Es por ello que, el principal hándicap de la izquierda parte del hecho de tener que ir en sentido contrario al optimismo de esta posmoderna sociedad. Un esfuerzo que va de lo meramente discursivo a lo práctico y personal, pues sus miembros, que también arrastran un sinfín de contradicciones (hábitos y formas de relacionarse con el medio y la sociedad), deben superarlas para dejar atrás todo –o parte– de lo que los convierte en miembros de la sociedad de consumo. Una superación que no llega por revelación divina, simple predisposición, espíritu rebelde o carnet de un partido, sino que, más bien, es un costoso trabajo intelectual y reflexivo de carácter continuo.

Empero, en el campo de la izquierda –o ese amplio espectro al que nos atrevemos a considerar popularmente como tal–, nos encontramos que gran parte de sus miembros se muestran incapaces, bien por desconocimiento o por puro egoísmo, de superar esas contradicciones. Ello da lugar a un tipo de militante incapaz de ver el conjunto y de entender que es posible otro modelo al margen del de la economía de mercado.

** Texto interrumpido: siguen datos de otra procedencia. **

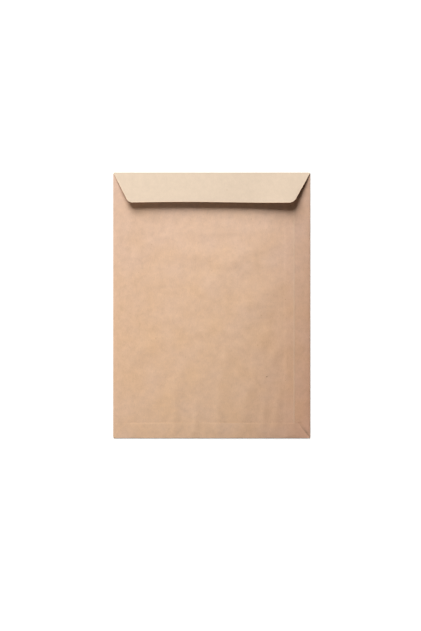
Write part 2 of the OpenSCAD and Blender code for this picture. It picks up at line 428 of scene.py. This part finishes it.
def markWearAndPaintedLight(piece):  # red where the sheet is cut (scuffing and a painted highlight), green where it is folded, blue where shade is painted along the mitre
    wearAndPaintedLight = piece.data.color_attributes.new("wearAndPaintedLight", "FLOAT_COLOR", "POINT")
    facesAtEdge = {}
    for face in piece.data.polygons:
        for edge in face.edge_keys:
            facesAtEdge[edge] = facesAtEdge.get(edge, 0) + 1
    atCut = {point for edge, faces in facesAtEdge.items() if faces == 1 for point in edge}
    for point in piece.data.vertices:
        x, y = point.co.x / mm, point.co.y / mm
        onSideFold = onArc(abs(x) - sideX, sideArc) and abs(y) < halfHeight - 1
        rub = 1 if onSideFold or onArc(y - topY, topArc) else 0
        if onArc(bottomY - y, bottomArc):
            rub = envelope["bottomFoldRub"]
        # beside a cut edge the paper is scuffed pale, with a painted highlight on top of the scuffing
        if y > topY:
            edgeScuffAndHighlight = envelope["flapScuffAndHighlight"]
        elif y < bottomY:
            edgeScuffAndHighlight = envelope["bottomScuffAndHighlight"] if y < bottomY - bottomArc - bottomFlapRun + 0.1 else 0
        else:
            edgeScuffAndHighlight = envelope["seamScuffAndHighlight"]
        cut = point.index in atCut
        # painted shade beside the bottom flap's right mitre, where the gap between the layers lies in shade
        paintedMitreShade = 0
        if x > sideX + sideArc and y < bottomFlapY:
            foldedX, foldedY, _ = foldedPlace(x, y)
            besideMitre = clamp(1 - abs(pastMitre(foldedX, foldedY)) / envelope["mitreShadeWidth"])
            paintedMitreShade = besideMitre * clamp((bottomFlapY - foldedY) / envelope["mitreShadeFade"])
        elif cut and y < bottomY - bottomArc and halfWidth - envelope["mitreRun"] + 2 < x:
            paintedMitreShade = 0.6
        wearAndPaintedLight.data[point.index].color = (cut * edgeScuffAndHighlight, rub, paintedMitreShade * envelope["mitreShadeStrength"], 1)


def foldBlank(piece):
    for point in piece.data.vertices:
        point.co = Vector(foldedPlace(point.co.x / mm, point.co.y / mm)) * mm
    solid = piece.modifiers.new("paperThickness", "SOLIDIFY")
    solid.thickness = paper * mm
    solid.offset = -1
    solid.material_offset = 1
    solid.material_offset_rim = 2
    bpy.ops.object.modifier_apply(modifier=solid.name)
    bpy.ops.object.shade_smooth_by_angle(angle=math.radians(40))


# Materials

def fromHex(colour):  # sRGB hex to linear
    values = [int(colour[i:i + 2], 16) / 255 for i in (1, 3, 5)]
    return [v / 12.92 if v <= 0.04045 else ((v + 0.055) / 1.055) ** 2.4 for v in values] + [1]


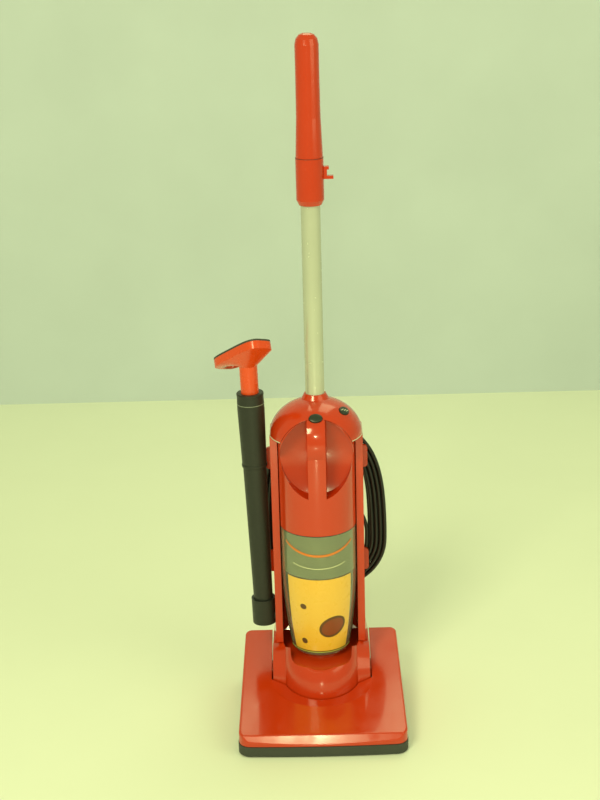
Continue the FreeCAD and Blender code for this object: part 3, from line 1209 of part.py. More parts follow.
def tool_solid(inset, beyond):
    """The tool's neck, its flared head and the skirt at its mouth, drawn in by inset and run past both ends."""
    neck_top = size.upper_top + size.neck_length
    radius = size.neck_radius - inset
    turn = FreeCAD.Rotation(V(0, 0, 1), size.tool_yaw)
    rings = [ring_wire(wand_frame * FreeCAD.Placement(V(0, 0, along), turn), radius, radius)
             for along in (size.upper_top - size.neck_grip - beyond, neck_top)]
    frame = mouth_frame(neck_top + size.tool_rise)
    for height in (-size.tool_skirt, beyond):
        ring_frame = frame * FreeCAD.Placement(V(0, 0, height), FreeCAD.Rotation())
        rings.append(ring_wire(ring_frame, size.tool_half - inset, size.tool_mouth - inset))
    return Part.makeLoft(rings, True, True)


def make_tool():
    return tool_solid(0, 0).cut(tool_solid(size.wand_wall, 2))


def make_lip():
    """The dark strip round the tool's mouth."""
    frame = mouth_frame(size.upper_top + size.neck_length + size.tool_rise)
    away = frame.Rotation.multVec(V(0, 0, size.lip_thickness))
    rims = [Part.Face(ring_wire(frame, size.tool_half - inset, size.tool_mouth - inset)).extrude(away)
            for inset in (0, 2.5)]
    return rims[0].cut(rims[1])


node("upholstery_tool", feature("Tool", make_tool()))
node("tool_lip", feature("ToolLip", make_lip()))

# Every object must be sound before its shape is written.
doc.recompute()
for item in doc.Objects:
    if "Invalid" in item.State or "Error" in item.State:
        raise RuntimeError(f"{item.Label} did not recompute: {item.State}")
for label, item in nodes.items():
    if item.Shape.isNull() or not item.Shape.isValid() or not item.Shape.Solids:
        raise RuntimeError(f"{label} is not a sound shape")
os.makedirs("parts", exist_ok=True)
for label, item in nodes.items():
    item.Shape.exportStep(f"parts/{label}.step")
print(len(nodes), "pieces written")
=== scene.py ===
import math
import random

import bmesh
import bpy
from mathutils import Matrix, Vector


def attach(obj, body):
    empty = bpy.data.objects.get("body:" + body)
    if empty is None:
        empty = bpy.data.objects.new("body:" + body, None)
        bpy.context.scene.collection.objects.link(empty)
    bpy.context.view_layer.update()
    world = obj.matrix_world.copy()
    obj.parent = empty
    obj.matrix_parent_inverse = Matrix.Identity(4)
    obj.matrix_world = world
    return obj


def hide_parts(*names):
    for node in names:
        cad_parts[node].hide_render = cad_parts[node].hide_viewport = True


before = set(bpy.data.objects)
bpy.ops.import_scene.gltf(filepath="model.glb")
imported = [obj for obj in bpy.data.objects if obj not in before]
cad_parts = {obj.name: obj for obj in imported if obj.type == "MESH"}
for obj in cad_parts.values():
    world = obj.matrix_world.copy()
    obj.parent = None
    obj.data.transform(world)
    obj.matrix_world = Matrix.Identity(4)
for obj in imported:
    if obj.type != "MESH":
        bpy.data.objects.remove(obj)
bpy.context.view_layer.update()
scene = bpy.context.scene
scene.view_settings.view_transform = "Standard"

# The camera is held at eye height, 2.4 metres in front of the cleaner, and looks down at it.
# It is turned a little about its own line of sight, as a hand-held camera is.
eye = Vector((0, -2.39, 1.38))
lens_pixels, picture_height, sensor = 1527, 800, 36
down, aside, tilt = math.radians(19), -math.atan(16 / lens_pixels), math.radians(1.59)
ahead = Vector((math.sin(aside) * math.cos(down), math.cos(aside) * math.cos(down), -math.sin(down)))
level = Vector((math.cos(aside), -math.sin(aside), 0))
upward = level.cross(ahead)
right = level * math.cos(tilt) - upward * math.sin(tilt)
top = upward * math.cos(tilt) + level * math.sin(tilt)
camera = bpy.data.objects.new("camera", bpy.data.cameras.new("camera"))
camera.data.sensor_width = sensor
camera.data.lens = lens_pixels / picture_height * sensor
camera.matrix_world = Matrix.Translation(eye) @ Matrix((right, top, -ahead)).transposed().to_4x4()
scene.collection.objects.link(camera)
scene.camera = camera


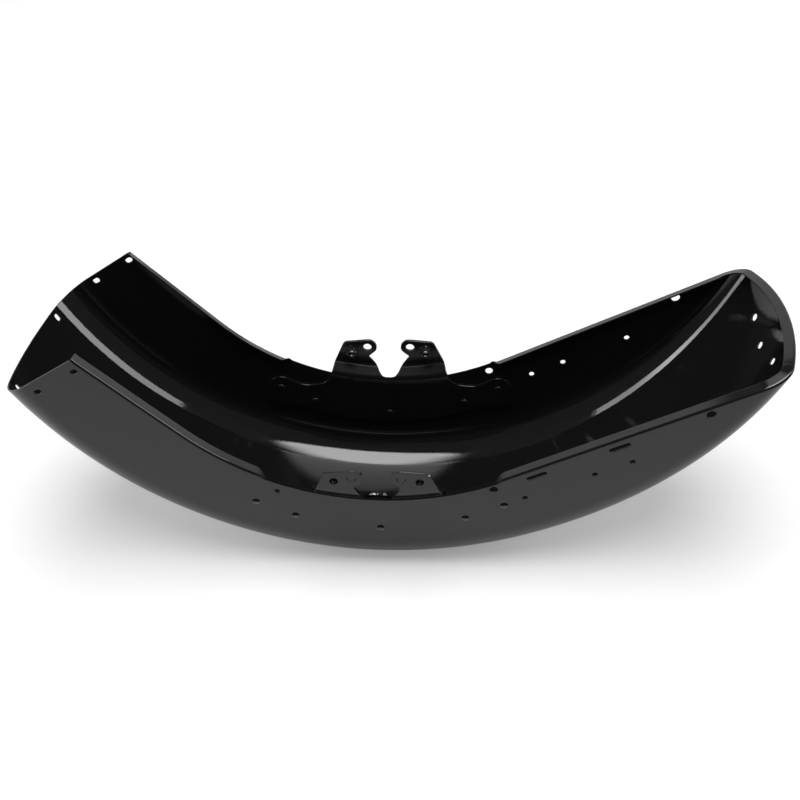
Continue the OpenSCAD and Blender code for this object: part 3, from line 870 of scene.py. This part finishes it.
def feed(nt, socket, value):
    """Gives an input a value, or the output of another node."""
    if isinstance(value, (int, float, tuple)):
        socket.default_value = value
    else:
        nt.links.new(value, socket)


def ramp(nt, src, stops):
    r = nt.nodes.new("ShaderNodeValToRGB")
    els = r.color_ramp.elements
    while len(els) < len(stops):
        els.new(0.5)
    for e, (pos, val) in zip(els, stops):
        e.position = pos
        e.color = (val, val, val, 1)
    nt.links.new(src, r.inputs["Fac"])
    return r.outputs["Color"]


def math_node(nt, op, a, b=None):
    n = nt.nodes.new("ShaderNodeMath")
    n.operation = op
    feed(nt, n.inputs[0], a)
    if b is not None:
        feed(nt, n.inputs[1], b)
    return n.outputs[0]


def mix_float(nt, fac, a, b):
    n = nt.nodes.new("ShaderNodeMix")
    n.data_type = "FLOAT"
    feed(nt, n.inputs[0], fac)
    feed(nt, n.inputs[2], a)
    feed(nt, n.inputs[3], b)
    return n.outputs[0]


def mix_colour(nt, fac, a, b):
    n = nt.nodes.new("ShaderNodeMix")
    n.data_type = "RGBA"
    feed(nt, n.inputs[0], fac)
    feed(nt, n.inputs[6], a)
    feed(nt, n.inputs[7], b)
    return n.outputs[2]


def bare_spot(nt, pos, centre, radii):
    """One inside the ellipsoid round centre and zero outside, with a ragged edge."""
    shift = node(nt, "ShaderNodeVectorMath", operation="SUBTRACT")
    nt.links.new(pos, shift.inputs[0])
    shift.inputs[1].default_value = centre
    scale = node(nt, "ShaderNodeVectorMath", operation="DIVIDE")
    nt.links.new(shift.outputs[0], scale.inputs[0])
    scale.inputs[1].default_value = radii
    length = node(nt, "ShaderNodeVectorMath", operation="LENGTH")
    nt.links.new(scale.outputs[0], length.inputs[0])
    ragged = node(nt, "ShaderNodeTexNoise", Scale=700.0, Detail=3.0)
    nt.links.new(pos, ragged.inputs["Vector"])
    wobble = math_node(nt, "MULTIPLY", ragged.outputs["Fac"], 1.1)
    edge = math_node(nt, "ADD", length.outputs["Value"], wobble)
    return ramp(nt, math_node(nt, "MULTIPLY", edge, 0.5), ((0.66, 1.0), (0.76, 0.0)))


def gloss_black(name, spots=(), dust=1.0, rough=0.055):
    """Gloss black paint with faint dust, smudges and a trace of orange peel, bare steel at spots, and a
    painted sheen and painted shade from the mesh's attributes.
    """
    m, nt = new_material(name)
    out = node(nt, "ShaderNodeOutputMaterial")
    bs = node(nt, "ShaderNodeBsdfPrincipled", **{"Base Color": PAINT, "IOR": 1.5})
    nt.links.new(bs.outputs[0], out.inputs[0])
    geo = node(nt, "ShaderNodeNewGeometry")
    pos = geo.outputs["Position"]
    fine = node(nt, "ShaderNodeTexNoise", Scale=900.0, Detail=4.0)
    patch = node(nt, "ShaderNodeTexNoise", Scale=14.0, Detail=6.0, Roughness=0.6)
    smudge = node(nt, "ShaderNodeTexNoise", Scale=38.0, Detail=5.0, Distortion=1.4)
    peel = node(nt, "ShaderNodeTexNoise", Scale=420.0, Detail=1.0)
    wave = node(nt, "ShaderNodeTexNoise", Scale=9.0, Detail=1.0)
    for t in (fine, patch, smudge, peel, wave):
        nt.links.new(pos, t.inputs["Vector"])
    specks = ramp(nt, fine.outputs["Fac"], ((0.66, 0.0), (0.78, 1.0)))
    film = ramp(nt, patch.outputs["Fac"], ((0.45, 0.0), (0.72, 1.0)))
    specks = math_node(nt, "MULTIPLY", specks, film)
    # The painted sheen pales the paint towards the same grey as the dust.
    painted_sheen = node(nt, "ShaderNodeAttribute", attribute_name="painted_sheen").outputs["Fac"]
    pale = math_node(nt, "ADD", math_node(nt, "MULTIPLY", specks, 0.055 * dust),
                     math_node(nt, "MULTIPLY", painted_sheen, 0.065))
    colour = mix_colour(nt, pale, PAINT, DUST_AND_SHEEN)
    smear = ramp(nt, smudge.outputs["Fac"], ((0.48, 0.0), (0.7, 1.0)))
    rg = math_node(nt, "ADD", math_node(nt, "MULTIPLY", smear, 0.045 * dust), rough)
    rg = math_node(nt, "ADD", rg, math_node(nt, "MULTIPLY", specks, 0.2 * dust))
    b1 = node(nt, "ShaderNodeBump", Strength=0.035, Distance=0.0006)
    nt.links.new(peel.outputs["Fac"], b1.inputs["Height"])
    b2 = node(nt, "ShaderNodeBump", Strength=0.03, Distance=0.01)
    nt.links.new(wave.outputs["Fac"], b2.inputs["Height"])
    nt.links.new(b1.outputs[0], b2.inputs["Normal"])
    nt.links.new(b2.outputs[0], bs.inputs["Normal"])
    mask = None
    for centre, radii in spots:
        one = bare_spot(nt, pos, centre, radii)
        mask = one if mask is None else math_node(nt, "MAXIMUM", mask, one)
    if mask is not None:
        colour = mix_colour(nt, mask, colour, BARE_STEEL)
        nt.links.new(mask, bs.inputs["Metallic"])
        rg = mix_float(nt, mask, rg, 0.38)
    nt.links.new(colour, bs.inputs["Base Color"])
    # Painted shade: where it is up, the gloss goes and the paint renders black.
    painted_shade = node(nt, "ShaderNodeAttribute", attribute_name="painted_shade").outputs["Fac"]
    nt.links.new(mix_float(nt, painted_shade, 0.5, 0.0), bs.inputs["Specular IOR Level"])
    nt.links.new(mix_float(nt, painted_shade, rg, 0.3), bs.inputs["Roughness"])
    return m


def nut_material():
    m, nt = new_material("dark_nut_finish")
    out = node(nt, "ShaderNodeOutputMaterial")
    bs = node(nt, "ShaderNodeBsdfPrincipled", **{"Base Color": NUT_BLACK, "IOR": 1.5})
    nt.links.new(bs.outputs[0], out.inputs[0])
    geo = node(nt, "ShaderNodeNewGeometry")
    worn = node(nt, "ShaderNodeTexNoise", Scale=500.0, Detail=4.0)
    nt.links.new(geo.outputs["Position"], worn.inputs["Vector"])
    mask = ramp(nt, worn.outputs["Fac"], ((0.6, 0.0), (0.7, 1.0)))
    colour = mix_colour(nt, math_node(nt, "MULTIPLY", mask, 0.6), NUT_BLACK, NUT_WORN)
    nt.links.new(colour, bs.inputs["Base Color"])
    nt.links.new(math_node(nt, "ADD", math_node(nt, "MULTIPLY", mask, 0.2), 0.14), bs.inputs["Roughness"])
    return m


def as_point(x, y, z):
    """A wheel centred place in mm as a tuple in the row frame."""
    return tuple(float(v) for v in placed([x, y, z]))


# Bare steel shows at the opening's edge and at two outer edges of the near bracket.
EDGE_Z, EAR_SIDE_Z = -256.5, -221.0
near_spots = [
    (as_point(-9.5, -86.0, EDGE_Z), (0.0068, 0.004, 0.0016)),
    (as_point(2.3, -86.0, EDGE_Z), (0.0027, 0.004, 0.0015)),
    (as_point(-72.0, -95.0, EAR_SIDE_Z), (0.0022, 0.003, 0.0012)),
    (as_point(43.0, -95.0, EAR_SIDE_Z), (0.0017, 0.003, 0.0009)),
]
paint_shell = gloss_black("paint_shell")
paint_bracket = gloss_black("paint_bracket", near_spots, 1.0, 0.07)
paint_rivet = gloss_black("paint_rivet", (), 1.2, 0.09)
dark_nut = nut_material()

# The pieces
shell = build_shell(paint_shell)
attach(shell, "root")
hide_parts("fender_shell")
for side, mirror in (("near", True), ("far", False)):
    piece = build_bracket("plate_" + side, paint_bracket, mirror)
    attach(piece, "root")
    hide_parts("bracket_" + side)
    for k in range(5):
        piece = build_rivet("set_rivet_%s_%d" % (side, k + 1), paint_rivet, k, mirror)
        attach(piece, "root")
        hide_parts("rivet_%s_%d" % (side, k + 1))
    for k, place in enumerate(("rear", "front")):
        piece, horns = build_nut("clinch_nut_%s_%s" % (side, place), dark_nut, k, mirror)
        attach(piece, "root")
        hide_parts("nut_%s_%s" % (side, place))
        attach(horns, "root")

# Floor, light and camera
scene = bpy.context.scene
scene.view_settings.view_transform = "Standard"
scene.view_settings.look = "None"


def plane(name, corners, material):
    me = bpy.data.meshes.new(name)
    me.from_pydata(corners, [], [(0, 1, 2, 3)])
    me.materials.append(material)
    ob = bpy.data.objects.new(name, me)
    bpy.context.collection.objects.link(ob)
    return ob


def shaped(nt, src, lo, hi, a, b):
    """Goes smoothly from a to b while src goes from lo to hi."""
    mr = node(nt, "ShaderNodeMapRange")
    mr.interpolation_type = "SMOOTHSTEP"
    for key, v in (("From Min", lo), ("From Max", hi), ("To Min", a), ("To Max", b)):
        mr.inputs[key].default_value = v
    nt.links.new(src, mr.inputs["Value"])
    return mr.outputs["Result"]


m, nt = new_material("floor_white")
out = node(nt, "ShaderNodeOutputMaterial")
dif = node(nt, "ShaderNodeBsdfDiffuse", Color=(0.48, 0.48, 0.48, 1))
emi = node(nt, "ShaderNodeEmission", Color=(1, 1, 1, 1))
geo = node(nt, "ShaderNodeNewGeometry")
sep = node(nt, "ShaderNodeSeparateXYZ")
nt.links.new(geo.outputs["Position"], sep.inputs[0])
light_path = node(nt, "ShaderNodeLightPath")
lift = shaped(nt, sep.outputs["Y"], 0.0, 1.6, 0.22, 0.38)
nt.links.new(math_node(nt, "MULTIPLY", light_path.outputs["Is Camera Ray"], lift), emi.inputs["Strength"])
add = node(nt, "ShaderNodeAddShader")
nt.links.new(dif.outputs[0], add.inputs[0])
nt.links.new(emi.outputs[0], add.inputs[1])
nt.links.new(add.outputs[0], out.inputs[0])
plane("floor", [(-8, -8, 0), (8, -8, 0), (8, 8, 0), (-8, 8, 0)], m)


def softbox(name, corners, glow):
    """A light panel; glow(nt, x, y, z) gives its radiance at a place on it."""
    m, nt = new_material(name + "_light")
    out = node(nt, "ShaderNodeOutputMaterial")
    emi = node(nt, "ShaderNodeEmission", Color=(1, 1, 1, 1))
    geo = node(nt, "ShaderNodeNewGeometry")
    sep = node(nt, "ShaderNodeSeparateXYZ")
    nt.links.new(geo.outputs["Position"], sep.inputs[0])
    nt.links.new(glow(nt, *sep.outputs), emi.inputs["Strength"])
    nt.links.new(emi.outputs[0], out.inputs[0])
    ob = plane(name, corners, m)
    ob.visible_camera = False
    ob.visible_shadow = False


def over_glow(nt, x, y, z):
    """A round glow, whose edge is crisp on the camera's side and soft on the far side."""
    u = math_node(nt, "DIVIDE", math_node(nt, "SUBTRACT", x, 0.17), 1.12)
    v = math_node(nt, "DIVIDE", math_node(nt, "ADD", y, 0.2), 1.5)
    squares = math_node(nt, "ADD", math_node(nt, "MULTIPLY", u, u), math_node(nt, "MULTIPLY", v, v))
    d = math_node(nt, "SQRT", squares)
    far_side = shaped(nt, y, -0.75, 0.1, 0.0, 1.0)
    crisp = shaped(nt, d, 0.88, 1.06, 9.5, 0.1)
    soft = shaped(nt, d, 0.45, 1.15, 9.5, 0.1)
    return mix_float(nt, far_side, crisp, soft)


def tail_glow(nt, x, y, z):
    return shaped(nt, z, 0.2, 3.0, 6.5, 4.9)


def nose_glow(nt, x, y, z):
    off = math_node(nt, "ABSOLUTE", math_node(nt, "SUBTRACT", z, 1.42))
    return shaped(nt, off, 0.0, 0.75, 9.5, 5.0)


softbox("box_over", [(-1.1, -1.7, 3), (-1.1, 2.4, 3), (1.45, 2.4, 3), (1.45, -1.7, 3)], over_glow)
softbox("box_tail", [(3, -0.6, 0.3), (3, 0.72, 0.3), (3, 0.72, 2.95), (3, -0.6, 2.95)], tail_glow)
softbox("box_nose", [(-3, -0.7, 0.02), (-3, 0.58, 0.02), (-3, 0.58, 2.8), (-3, -0.7, 2.8)], nose_glow)

world = bpy.data.worlds.new("studio")
scene.world = world
world.use_nodes = True
nt = world.node_tree
nt.nodes.clear()
out = node(nt, "ShaderNodeOutputWorld")
bg = node(nt, "ShaderNodeBackground", Color=(1, 1, 1, 1), Strength=0.5)
nt.links.new(bg.outputs[0], out.inputs[0])
tc = node(nt, "ShaderNodeTexCoord")
sep = node(nt, "ShaderNodeSeparateXYZ")
nt.links.new(tc.outputs["Generated"], sep.inputs[0])
# Mirrored in the paint, the world is dim, apart from two areas behind the fender.
aside = math_node(nt, "ABSOLUTE", sep.outputs["X"])
low_back = math_node(nt, "MULTIPLY", shaped(nt, sep.outputs["Y"], 0.25, 0.42, 0.0, 1.0),
                     shaped(nt, sep.outputs["Z"], 0.5, 0.65, 1.0, 0.0))
low_back = math_node(nt, "MULTIPLY", low_back, shaped(nt, sep.outputs["X"], -0.8, -0.6, 0.0, 1.0))
high_back = math_node(nt, "MULTIPLY", shaped(nt, sep.outputs["Y"], 0.38, 0.6, 0.0, 1.0),
                      shaped(nt, aside, 0.3, 0.5, 0.85, 0.0))
back = math_node(nt, "MULTIPLY", math_node(nt, "MAXIMUM", low_back, high_back), 0.86)
back = math_node(nt, "ADD", back, 0.14)
lp = node(nt, "ShaderNodeLightPath")
nt.links.new(mix_float(nt, lp.outputs["Is Glossy Ray"], 0.55, back), bg.inputs["Strength"])

# The photograph's camera, fitted in a wheel centred frame that is turned by FIT_TURN
FIT_TURN = rad(0.8)
HEADING, TILT, ROLL = rad(-4.7208), rad(-40.4419), rad(-3.0663)
CAMERA_AT = [64.9416, -667.24, 353.9122]
FOCAL_PIXELS, PHOTO_PIXELS, SENSOR = 941.105, 800, 36


def fitted(v):
    return [v[0] * cos(FIT_TURN) - v[2] * sin(FIT_TURN), v[1],
            v[0] * sin(FIT_TURN) + v[2] * cos(FIT_TURN)]


ahead = np.array([sin(HEADING) * cos(TILT), cos(HEADING) * cos(TILT), sin(TILT)])
level = np.array([cos(HEADING), -sin(HEADING), 0.0])
right = turned(fitted(level * cos(ROLL) + np.cross(level, ahead) * sin(ROLL)))
forward = turned(fitted(ahead))
centre = placed(fitted(CAMERA_AT))
up = np.cross(right, forward)
cam_data = bpy.data.cameras.new("camera")
cam_data.sensor_width = SENSOR
cam_data.lens = FOCAL_PIXELS / PHOTO_PIXELS * SENSOR
cam_data.clip_start = 0.01
cam_data.clip_end = 100
cam = bpy.data.objects.new("camera", cam_data)
bpy.context.collection.objects.link(cam)
rows = [[float(right[i]), float(up[i]), float(-forward[i]), float(centre[i])] for i in range(3)]
cam.matrix_world = Matrix(rows + [[0, 0, 0, 1]])
scene.camera = cam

De manera que, cuando llega un conflicto socioeconómico en el que hay que tomar una decisión contra el capital, afloran variopintas e inesperadas posiciones que no versan sobre qué estrategia llevar a cabo (pensar en reforma o revolución está a años luz del pensamiento colectivo de la izquierda presente), sino, más bien, de por qué se deben oponer a todo lo que la globalización occidental representa como, por ejemplo, la construcción de complejos turísticos, aeropuertos, urbanizaciones, centros comerciales, parques de atracciones, puertos deportivos, circuitos de fórmula (entre toda clase de atrocidades especulativas), que dicen generar empleo y riqueza.

Este maremágnum de posicionamientos, en la llamada izquierda, se ve reflejado en los conflictos que habitualmente tiene lugar en los partidos políticos y que, a la postre, generan facciones que derivan en nuevas organizaciones políticas. Otras veces, posiblemente la mayoría, las divisiones no son tan “profundas” y responden, simplemente, a viejas rencillas personales o ego.

El resultado es que, la mayoría de los miembros de la izquierda (que pasan del costoso trabajo intelectual y reflexivo de carácter continuo que se requiere para interpretar y dar respuestas), lo que demandan de dichas organizaciones no es una respuesta alternativa sino, más bien, una salida “progresista” a los problemas del sistema que les permita convivir en paz con sus contradicciones.

Frente a esta izquierda encontramos la clarividencia de los que desean mantener el statu quo, es decir, la derecha. Un grupo que vive con la tranquilidad de no tener que construir alternativa alguna –ya viven en su particular utopía– y tampoco buscar vericuetos políticos que limpien su conciencia progresista. Entonces, como de lo que se trata es de defender el sistema y gestionarlo, lo normal es que se encuentren cómodos compartiendo el espacio en unas pocas organizaciones que tienen fácil entendimiento entre ellas mismas.

La tendencia atomizadora de la izquierda es una cuestión puramente estructural porque sus miembros nunca llegan a desprenderse de todas las ataduras y contradicciones. En ese sentido, estos grupos o personas que se autodenominan de izquierdas, tienden a “superarlas” planteando, a cada problema del sistema, diferentes caminos que se ramifican formando partidos o yéndose a casa. Esta sectorización del ala progresista de la sociedad, que no contempla la existencia de una vía transformadora hacia otra utopía (básicamente porque ha abandonado la formación y el trabajo intelectual), es lo que impide que se produzca una suma efectiva como la que contemplamos en el bloque conservador.

Tan solo en momentos puntuales, en los que el régimen entra en crisis o se agrede de forma abrupta a la sociedad de consumo, los sectores progresistas alzan la voz y se organizan contra el sistema. No obstante, cuando dicha organización pasa de posturas progresistas a transformadoras, porque es la única vía para defender nuestros derechos, la “unidad” –o lo que sea eso–, tiende a fracturarse.

Que nadie de la izquierda transformadora desespere en sus ciudades o pueblos, partidos o sindicatos, asociaciones de vecinos o colectivos sociales. Ánimo y paciencia.